A few smartphone apps attempt to measure head circumference using the phone’s camera or augmented reality sensors. In theory, newer iPhones and iPads with LIDAR sensors (the Pro models from 2020 onward) can measure distances between two points in 3D space. In practice, these tools aren’t reliable enough for head circumference yet. A 2024 feasibility study testing a camera-based head circumference app found poor agreement with tape measure results, with an interrater reliability score of just 0.34 out of 1.0. Even parents who found the app easy to use got inconsistent readings.

For now, a piece of string and a ruler will outperform any app on your phone.

Converting Your Measurement to Hat or Helmet Size

Once you have your circumference in inches or centimeters, you can match it to standard hat sizes:

  • Small (6 3/4 to 6 7/8): 54 to 55 cm, or about 21 1/4 to 21 5/8 inches
  • Medium (7 to 7 1/8): 56 to 57 cm, or about 22 to 22 3/8 inches
  • Large (7 1/4 to 7 3/8): 58 to 59 cm, or about 22 3/4 to 23 1/8 inches
  • XL (7 1/2 to 7 5/8): 60 to 61 cm, or about 23 5/8 to 24 inches
  • XXL (7 3/4): 62 cm, or about 24 3/8 inches

Helmet manufacturers often use centimeter ranges instead of numbered hat sizes, so having your measurement in both units is helpful. To convert inches to centimeters, multiply by 2.54.

Why Head Circumference Matters for Babies

If you’re measuring an infant’s head, the stakes are a bit different than hat shopping. Pediatricians track head circumference at every well-child visit because skull size is a reliable proxy for brain volume. A head that falls more than two standard deviations below average for age and sex is classified as microcephaly, which can be an early indicator of developmental concerns including intellectual delay, epilepsy, or cerebral palsy.
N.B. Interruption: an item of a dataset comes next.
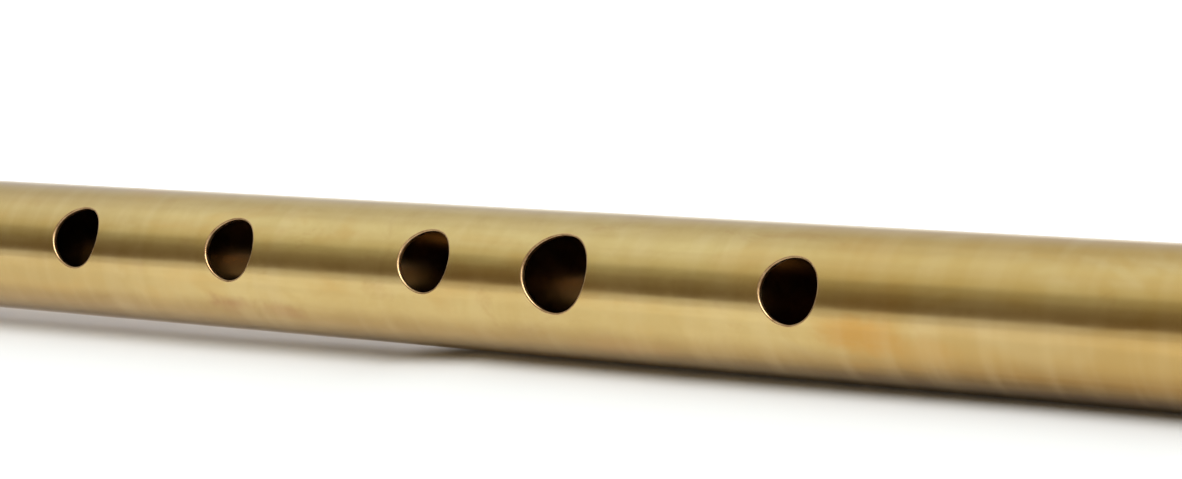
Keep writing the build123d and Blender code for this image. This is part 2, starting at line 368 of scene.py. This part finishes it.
def slide_liner(material):
    """The thin brass liner of the socket's inner part."""
    low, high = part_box("slide_liner")
    inner = high.z - LINER_WALL
    return turned("brass_liner", rounded([
        (low.x, inner, EDGE_ROUNDING), (high.x, inner, 2 * EDGE_ROUNDING),
        (high.x, high.z, EDGE_ROUNDING), (low.x, high.z, EDGE_ROUNDING)]), material)


def o_ring(node, material):
    """One of the slide's two rubber rings."""
    low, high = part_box(node)
    cord = (high.x - low.x) / 2
    centre = ((low.x + high.x) / 2, high.z - cord)
    outline = arc(centre, cord, 0, 2 * math.pi, CORD_SEGMENTS)[:-1]
    return turned(node.replace("tuning_o_ring", "rubber_ring"), outline, material)


def block_pin(material):
    """The brass pin through the underside of the head, with a domed outer end."""
    outward = Vector(radial(ROW_ELEVATION + math.pi))
    sideways = Vector((1, 0, 0))
    around = outward.cross(sideways)
    profile = [(PIN_INNER_END, share * PIN_RADIUS) for share in PIN_INNER_FLATS]
    profile += [(PIN_INNER_END + PIN_BREAK, PIN_RADIUS), (PIN_OUTER_END - PIN_DOME, PIN_RADIUS)]
    for step in range(1, CORNER_STEPS + 1):
        turn = math.pi / 2 * step / (CORNER_STEPS + 1)
        profile.append((PIN_OUTER_END - PIN_DOME * (1 - math.sin(turn)), PIN_RADIUS * math.cos(turn)))
    shell = Shell()
    loops = []
    for height, radius in profile:
        ring = []
        for k in range(PIN_SEGMENTS):
            turn = 2 * math.pi * k / PIN_SEGMENTS
            spoke = (sideways * math.cos(turn) + around * math.sin(turn)) * radius
            ring.append(tuple(Vector((PIN_X, 0, 0)) + outward * height + spoke))
        loops.append(shell.add(ring))
    for first, second in zip(loops, loops[1:]):
        shell.bridge(first, second)
    for loop, height, flip in ((loops[0], PIN_INNER_END, True), (loops[-1], PIN_OUTER_END, False)):
        centre = shell.add([tuple(Vector((PIN_X, 0, 0)) + outward * height)])[0]
        for k in range(0, PIN_SEGMENTS, 2):
            corners = (loop[k], loop[k + 1], loop[(k + 2) % PIN_SEGMENTS], centre)
            shell.quad(corners, flip=flip)
    return shell.build("brass_pin", [material], smooth_angle=PIN_SMOOTH_ANGLE)


# ---------------------------------------------------------------- materials

class Nodes:
    """Short calls for building one node tree."""

    def __init__(self, tree):
        self.tree = tree

    def node(self, kind, **settings):
        made = self.tree.nodes.new(kind)
        for key, value in settings.items():
            if key == "inputs":
                for socket, entry in value.items():
                    self.feed(made.inputs[socket], entry)
            else:
                setattr(made, key, value)
        return made

    def feed(self, socket, entry):
        if isinstance(entry, bpy.types.NodeSocket):
            self.tree.links.new(entry, socket)
        else:
            socket.default_value = entry

    def math(self, operation, a, b=0.0, c=0.0, clamp=False):
        return self.node("ShaderNodeMath", operation=operation, use_clamp=clamp,
                         inputs={0: a, 1: b, 2: c}).outputs[0]

    def ramp(self, value, low, high, out_low=0.0, out_high=1.0):
        """A smooth step from out_low to out_high as value goes from low to high."""
        made = self.node("ShaderNodeMapRange", interpolation_type="SMOOTHSTEP",
                         inputs={0: value, 1: low, 2: high, 3: out_low, 4: out_high})
        return made.outputs[0]

    def vector(self, operation, a, b=(0.0, 0.0, 0.0), output="Vector"):
        return self.node("ShaderNodeVectorMath", operation=operation, inputs={0: a, 1: b}).outputs[output]

    def scaled(self, vector, scale):
        return self.vector("MULTIPLY", vector, scale)

    def noise(self, vector, scale, detail=2.0, roughness=0.5, distortion=0.0):
        """Noise about 0.5, at so many cells per metre."""
        made = self.node("ShaderNodeTexNoise", inputs={
            "Vector": vector, "Scale": scale, "Detail": detail,
            "Roughness": roughness, "Distortion": distortion})
        return made.outputs[0]

    def bump(self, height, distance, normal=None):
        """A normal tilted by the height, laid over another normal if one is given."""
        inputs = {"Strength": 1.0, "Distance": distance, "Height": height}
        if normal is not None:
            inputs["Normal"] = normal
        return self.node("ShaderNodeBump", inputs=inputs).outputs[0]

    def mix(self, factor, a, b, blend="MIX"):
        made = self.node("ShaderNodeMix", data_type="RGBA", blend_type=blend)
        self.feed(made.inputs[0], factor)
        self.feed(made.inputs[6], a)
        self.feed(made.inputs[7], b)
        return made.outputs[2]


def new_material(name):
    material = bpy.data.materials.new(name)
    material.use_nodes = True
    tree = material.node_tree
    nodes = Nodes(tree)
    shader = tree.nodes["Principled BSDF"]
    place = nodes.node("ShaderNodeTexCoord").outputs["Object"]
    return material, nodes, shader, place


def rgb(r, g, b):
    return (r, g, b, 1.0)


# Stains where fingers have rested: centre, half length, half width, strength and colour.
STAINS = [
    ((-37.0 * MM, -6.6 * MM, -0.3 * MM), 6.5 * MM, 2.2 * MM, 0.95, (0.56, 0.30, 0.075)),
    ((-31.0 * MM, -6.5 * MM, -1.2 * MM), 5.0 * MM, 2.0 * MM, 0.60, (0.54, 0.31, 0.09)),
    ((-107.5 * MM, -6.3 * MM, -2.0 * MM), 5.0 * MM, 1.5 * MM, 0.85, (0.42, 0.235, 0.10)),
    ((-101.0 * MM, -6.1 * MM, -2.5 * MM), 4.0 * MM, 1.2 * MM, 0.70, (0.44, 0.25, 0.105)),
    ((-62.0 * MM, -5.6 * MM, -3.5 * MM), 7.0 * MM, 1.5 * MM, 0.45, (0.52, 0.32, 0.13)),
]


STAIN_RAGGEDNESS = 1.8  # how far the noise moves a stain's edge, over its half width


def stained(nodes, place, colour, breaks):
    """The colour with soft stains over it, their edges broken up by a noise."""
    for centre, half_length, half_width, strength, tint in STAINS:
        offset = nodes.vector("SUBTRACT", place, centre)
        shrunk = nodes.scaled(offset, (1 / half_length, 1 / half_width, 1 / half_width))
        reach = nodes.vector("LENGTH", shrunk, output="Value")
        moved = nodes.math("MULTIPLY_ADD", breaks, STAIN_RAGGEDNESS, -STAIN_RAGGEDNESS / 2)
        reach = nodes.math("ADD", reach, moved)
        colour = nodes.mix(nodes.ramp(reach, 1.0, 0.2, 0.0, strength), colour, rgb(*tint))
    return colour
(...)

A head that’s unusually large (megacephaly) can also signal conditions that need evaluation.

Serial measurements over time matter more than any single number. One reading slightly outside the expected range isn’t necessarily alarming, but a pattern of the head growing too slowly or too quickly compared to growth charts is something a pediatrician will want to investigate. If you’re tracking your baby’s head size at home between appointments, the string-and-ruler method is perfectly adequate for spotting trends, though the official measurements at your doctor’s office will be the ones used for clinical decisions.